Memories of Prophecies
by Davis Ashura
2021
After a brutal mission in the Dagger Mountains, Cinder returns to the Third Directorate grieving and under new scrutiny. As prophecies gather around him, he has to grow stronger fast or be crushed by forces far beyond the academy.
A Necessary Heresy
by Davis Ashura
2022
Cinder and Anya journey to the dead city of Mahadev to uncover the truth behind prophecy and a danger older than Shet. What they find forces them into an alliance neither of them would ever have chosen.
Bonds of Truths
by Davis Ashura
2023
Cinder and Anya hunt the scattered Orbs of Peace while lies and damaged memories keep twisting the truth around them. To save the world, they first have to understand who they really are and what binds them together.
Prophecy's Demand
by Davis Ashura
2026
With six Orbs of Peace already found, Cinder and Anya go after the last one as war gathers on every side. Betrayals, uneasy alliances, and a terrible sacrifice stand between them and survival.
Series background & context
Instrument of Omens begins with one of Ashura's cleanest hooks: a young man wakes at the bottom of a well with no memory of who he is, only a fierce instinct to protect the weak. That young man is Cinder Shade, and the series follows him as he tries to understand his past, sharpen his gifts, and survive a world that seems to know more about him than he knows about himself.
It starts like a warrior-school story, but it does not stay small.
A big part of the appeal is the setting on Seminal, where humans, elves, dwarves, trolls, and stranger powers all move inside the same tense political landscape. Early on, Cinder earns a place at the Third Directorate, an elite martial academy. That gives the first books a satisfying training arc, full of drills, rivalries, missions, battlefield pressure, and the slow build of hard-won skill.

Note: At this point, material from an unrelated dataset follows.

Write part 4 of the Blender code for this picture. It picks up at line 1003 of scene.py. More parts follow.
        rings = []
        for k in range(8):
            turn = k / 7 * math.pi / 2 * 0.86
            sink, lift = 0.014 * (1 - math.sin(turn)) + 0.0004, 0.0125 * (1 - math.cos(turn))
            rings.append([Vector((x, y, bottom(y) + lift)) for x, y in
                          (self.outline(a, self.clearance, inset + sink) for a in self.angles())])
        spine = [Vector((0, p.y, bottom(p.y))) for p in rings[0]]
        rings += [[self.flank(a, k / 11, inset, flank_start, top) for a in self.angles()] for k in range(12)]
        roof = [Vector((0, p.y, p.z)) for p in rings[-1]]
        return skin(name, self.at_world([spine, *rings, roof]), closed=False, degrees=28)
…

Cinder's talent is unusual even by this world's standards. He understands combat in a way other people do not, and that makes him valuable, suspicious, and hard to ignore.
Then there is Anya Aruyen. She is an elven princess, a ranger, and the first elven woman to attend and graduate from the Third Directorate. Her bond with Cinder is one of the main engines of the series. It is not simple, and it is not just romantic tension. Their connection feels older, deeper, and stranger than either of them first understands, and as the books go on that mystery becomes central.

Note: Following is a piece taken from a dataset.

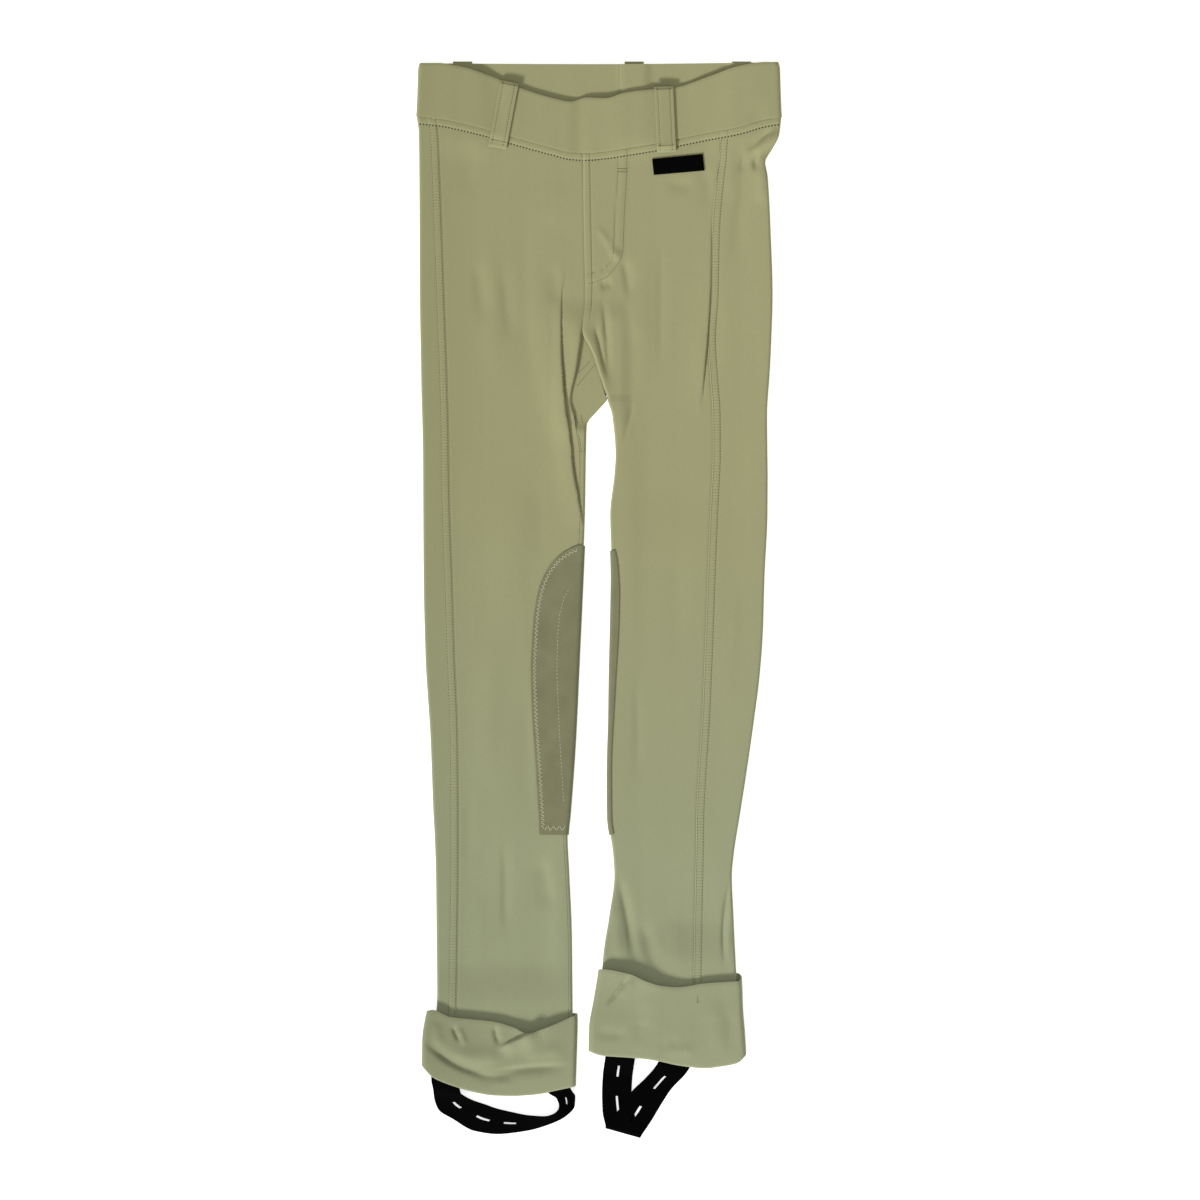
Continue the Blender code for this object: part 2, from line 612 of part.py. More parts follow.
def waistband():
    """One strip round the waist, its ends meeting in the middle of the back."""
    points = []
    radius = BAND_ROOM / 2
    shares = (0.0, 0.34, 0.67, 1.0)
    for share in shares:
        strip = []
        side = float(table_at(BAND_SIDE, 1, WAIST_SEAM + 45.0 * share))
        flat = side - radius
        for x in back_columns(BACK_SEAM_TOP + GAP / 2, flat):
            strip.append((x, False, 0.0))
        for angle in (-45.0, 0.0, 45.0):
            strip.append((side - radius * (1 - math.cos(math.radians(angle))), None, angle))
        for x in np.linspace(flat, -flat, 25):
            strip.append((x, True, 0.0))
        for angle in (45.0, 0.0, -45.0):
            strip.append((-side + radius * (1 - math.cos(math.radians(angle))), None, angle))
        for x in back_columns(-flat, BACK_SEAM_TOP - GAP / 2):
            strip.append((x, False, 0.0))
        for x, on_front, angle in strip:
            low_y = float(table_at(FRONT_BAND, 1, x)) if on_front or on_front is None else WAIST_SEAM
            top_y = float(table_at(FRONT_BAND, 2, x)) if on_front else float(table_at(BACK_BAND_TOP, 1, x))
            y = low_y + WAIST_GAP / 2 + (top_y - low_y - WAIST_GAP / 2) * share
            if on_front is None:
                z = float(band_height(x, y, False)) + radius * (1 + math.sin(math.radians(angle)))
            else:
                z = float(band_height(x, y, on_front))
            points.append((x, y, z))
    width = len(points) // len(shares)
    return add_sheet("waistband", points, grid_faces(len(shares), width), BAND_CLOTH, "waistband cloth")


def cuff(leg):
    """Turned-up hem: down outside the leg, round the bottom fold and up inside to the panels."""
    around = cuff_stations()
    outside = (0.0, 0.2, 0.42, 0.64, 0.85, 1.0)
    points = []
    for share in outside:
        points += [cuff_point(leg, where, share, 0.0, 0.0) for where in around]
    fold = PLY / 2
    for angle in (60.0, 120.0, 180.0):
        turn = math.radians(angle)
        inset = fold * (1 - math.cos(turn))
        points += [cuff_point(leg, where, 1.0, inset, -fold * math.sin(turn)) for where in around]
    points += [cuff_point(leg, where, 1.0, PLY, HEM_TURN - GAP) for where in around]
    faces = grid_faces(len(outside) + 4, len(around), closed=True)
    return add_sheet(f"cuff_{leg.side}", points, faces, CLOTH, "olive stretch cloth")


def cuff_stations():
    """Places round a cuff: a share across the front, round one side, the back and the other side."""
    across = np.linspace(0.0, 1.0, 12)
    front = [("front", float(share)) for share in across]
    back = [("back", 1.0 - float(share)) for share in across]
    right_side = [("right", angle) for angle in (60.0, 20.0, -20.0, -60.0)]
    left_side = [("left", angle) for angle in (-60.0, -20.0, 20.0, 60.0)]
    return front + right_side + back + left_side


def cuff_point(leg, where, share, inset, drop):
    """A point of the cuff; inset moves it into the cuff and drop moves it along the leg."""
    place, value = where
    guess_y = leg.cuff_top - 6.0 + (leg.hem - HEM_TURN - leg.cuff_top) * share
    left = float(table_at(leg.cuff_sides, 1, guess_y)) + inset
    right = float(table_at(leg.cuff_sides, 2, guess_y)) - inset
    radius = (CUFF_FRONT - CLOTH / 2) / 2
    turn = math.radians(value)
    if place == "left":
        x = left + radius * (1 - math.cos(turn))
    elif place == "right":
        x = right - radius * (1 - math.cos(turn))
    else:
        x = left + radius + (right - left - 2 * radius) * value
    low_y = float(table_at(leg.cuff, 1, x))
    front_top = float(table_at(leg.cuff, 2, x))
    back_top = leg.cuff_top - 2.0 + (front_top - leg.cuff_top) * 0.2
    weight = {"front": 1.0, "back": 0.0}.get(place, (1 + math.sin(turn)) / 2)
    top_y = back_top + (front_top - back_top) * weight
    y = top_y + (low_y - top_y) * share + drop
    low = CLOTH / 2 + inset
    free = 0.0 if inset else 1.0 - share ** 4
    high = CUFF_FRONT - inset + free * (CUFF_LIFT + float(fold_height(f"{leg.side}_cuff", x, y)))
    if place == "back":
        return (x, y, low)
    if place == "front":
        return (x, y, high)
    return (x, y, low + (high - low) / 2 * (1 + math.sin(turn)))


def knee_patch(leg, columns=6):
    """Suede patch round the inner knee, made from the leg's own points moved out."""
    rows = [y for y in leg_rows(leg) if leg.patch[-1][0] <= y <= leg.patch[0][0]]
    points = []
    front_columns = columns if leg is RIGHT else 2
    under_columns = columns if leg is RIGHT else columns + 3
    for y in rows:
        edge = float(leg.inner(y))
        front = float(table_at(leg.patch, 1, y))
        under = float(table_at(leg.patch, 2, y))
        flat = edge - leg.inward * EDGE_RADIUS
        for share in np.linspace(1.0, 0.0, front_columns):
            x = flat - leg.inward * max(front - 2.0, 0.4) * share
            points.append((x, y, float(front_height(leg, x, y))))
        for angle in (45.0, 0.0, -45.0):
            points.append(edge_point(leg, edge, -leg.inward, y, angle))
        for share in np.linspace(0.0, 1.0, under_columns):
            x = flat - leg.inward * under * share
            points.append((x, y, float(back_height(leg, x, y))))
    width = len(points) // len(rows)
    faces = grid_faces(len(rows), width)
    middle = np.array(points)
    normals = sheet_normals(middle, faces)
    out = np.sign(normals[front_columns + 1, 0] * leg.inward)
    lift = CLOTH / 2 + GAP + PATCH_CLOTH / 2
    moved = middle + normals * out * lift
    moved[:, 1] = middle[:, 1]
    return add_sheet(f"knee_patch_{leg.side}", moved, faces, PATCH_CLOTH, "knee suede")


def front_belt_loop(name):
    """A loop sewn over the waistband, lying on it and on the panel just below."""
    top_x, top_y, low_x, low_y, width = FRONT_LOOPS[name]
    leg = RIGHT if top_x < 0 else LEFT
    along = np.array((low_x - top_x, low_y - top_y))
    length = float(np.linalg.norm(along))
    along = along / length
    across = np.array((-along[1], along[0]))
    points = []
    shares = (0.0, 0.03, 0.35, 0.68, 0.8, 0.88, 0.95, 1.0)
    for share in shares:
        for side in (-0.5, 0.0, 0.5):
            spot = np.array((top_x, top_y)) + along * length * share + across * side * width
            x, y = float(spot[0]), float(spot[1])
            on_band = float(smooth_step(y - table_at(FRONT_BAND, 1, x), -8.0, -0.5))
            band_top = float(band_height(x, y, True)) + BAND_CLOTH / 2
            leg_top = float(front_height(leg, x, y)) + CLOTH / 2
            z = leg_top + (band_top - leg_top) * on_band + GAP + 0.2 + LOOP_CLOTH / 2
            points.append((x, y, z))
    return add_sheet(name, points, grid_faces(len(shares), 3), LOOP_CLOTH, "waistband cloth")


def back_belt_loop(name):
    """A loop under the back of the waistband, with its end just over the top edge."""
    middle, width = BACK_LOOPS[name]
    points = []
    shares = (0.0, 0.5, 1.0)
    for share in shares:
        y = BACK_LOOP_TOP + (BACK_LOOP_FOOT - BACK_LOOP_TOP) * share
        for side in (-0.5, 0.5):
            points.append((middle + side * width, y, LOOP_CLOTH / 2))
    return add_sheet(name, points, grid_faces(len(shares), 2), LOOP_CLOTH, "waistband cloth")


def label():
    """Bare woven label sewn under the left front belt loop."""
    corners = np.array(LABEL_CORNERS)
    points = []
    for v in (0.0, 0.5, 1.0):
        for u in np.linspace(0.0, 1.0, 6):
            low = corners[0] + (corners[1] - corners[0]) * u
            high = corners[3] + (corners[2] - corners[3]) * u
            x, y = low + (high - low) * v
            z = float(front_height(LEFT, x, y)) + CLOTH / 2 + GAP + LABEL_CLOTH / 2
            points.append((float(x), float(y), z))
    return add_sheet("label", points, grid_faces(3, 6), LABEL_CLOTH, "black woven label")


def stirrup(name, table):
    """Elastic strap from inside one side of the hem, under the foot, to the other side."""
    points = []
    for x0, y0, x1, y1, z0, z1 in table:
        for share in (0.0, 0.5, 1.0):
            points.append((x0 + (x1 - x0) * share, y0 + (y1 - y0) * share, z0 + (z1 - z0) * share))
    return add_sheet(name, points, grid_faces(len(table), 3), ELASTIC, "black elastic")


def build():
    """Clears the scene and makes every piece."""
    for obj in list(bpy.data.objects):
        bpy.data.objects.remove(obj)
    for leg in (RIGHT, LEFT):
        front_panel(leg)
        back_panel(leg)
        cuff(leg)
        knee_patch(leg)
    waistband()
    for name in FRONT_LOOPS:
        front_belt_loop(name)
    for name in BACK_LOOPS:
        back_belt_loop(name)
    label()
    stirrup("stirrup_right", RIGHT_STIRRUP)
    stirrup("stirrup_left", LEFT_STIRRUP)


build()
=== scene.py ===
import math

import bpy
import numpy as np
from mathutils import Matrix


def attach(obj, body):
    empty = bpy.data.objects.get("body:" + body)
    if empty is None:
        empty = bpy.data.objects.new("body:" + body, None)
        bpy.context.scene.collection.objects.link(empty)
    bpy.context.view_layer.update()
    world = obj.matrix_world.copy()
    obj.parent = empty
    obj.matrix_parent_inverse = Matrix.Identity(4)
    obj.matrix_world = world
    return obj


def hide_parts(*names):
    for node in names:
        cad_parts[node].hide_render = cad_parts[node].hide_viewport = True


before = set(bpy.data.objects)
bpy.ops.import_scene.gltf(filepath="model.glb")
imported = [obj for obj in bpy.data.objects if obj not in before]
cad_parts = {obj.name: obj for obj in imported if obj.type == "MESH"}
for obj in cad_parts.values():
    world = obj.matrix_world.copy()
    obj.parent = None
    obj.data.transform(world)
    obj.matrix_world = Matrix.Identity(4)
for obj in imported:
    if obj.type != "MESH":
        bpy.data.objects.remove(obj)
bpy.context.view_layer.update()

# Lengths below are millimetres in the row frame: X to the wearer's left, Y
# towards the waist, Z up from the surface. MM turns them into metres.
MM = 0.001

# Sizes that the solids have too
CLOTH = 1.2
BAND_CLOTH = 2.2
PATCH_CLOTH = 0.8
LOOP_CLOTH = 1.2
LABEL_CLOTH = 0.6
ELASTIC = 1.5
GAP = 0.3
PLY = CLOTH + 0.4
EDGE_RADIUS = 1.5
SAG = 0.7
SAG_REACH = 28.0
BAND_ROOM = 3.4
CUFF_ROOM = 0.5
CUFF_LIFT = 1.8
TONGUE_RISE = 1.7
CUFF_FRONT = CLOTH / 2 + PLY + 2 * EDGE_RADIUS + CUFF_ROOM + PLY
WAIST_SEAM = 390.0
WAIST_BLEND = 100.0
CROTCH_LEFT = 164.5
CROTCH_RIGHT = 142.0
FRONT_JOIN = 226.0
HEM_TURN = 11.0
HEM_GAP = 1.0
BACK_SEAM_TOP = 16.5
CUFF_REACH = 40.0
PATCH_HOLD = 14.0
PATCH_MARGIN = 16.0
LOOP_MARGIN = 6.0
PATCH_SEAM = 3.2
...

The scale widens quickly after A Testament of Steel. What begins with academy life and mountain missions opens into prophecy, imperial politics, ancient cities, buried memories, and gods who are very much not finished with the world. Shet hangs over the series as an old terror that refuses to stay in the past. By the later books, Cinder and Anya are dealing with dead civilizations, the Orbs of Peace, broken histories, and choices that carry consequences far beyond their own lives.
There are swords everywhere.
Tone matters here. These books mix classic epic fantasy weight with progression-fantasy momentum. You get duels, military campaigns, mythic ruins, and sharp bursts of action, but also a strong sense of characters trying to earn their power instead of simply discovering they are special. Cinder is not compelling because he is destined. He is compelling because he keeps working, keeps hurting, and keeps getting back up.
If you want a Davis Ashura series that balances academy training, romance, prophecy, and large-scale fantasy stakes, this is usually the easiest place to start. It stands on its own, but it also rewards readers who like the feeling that an even larger story is unfolding just beyond the edge of the page.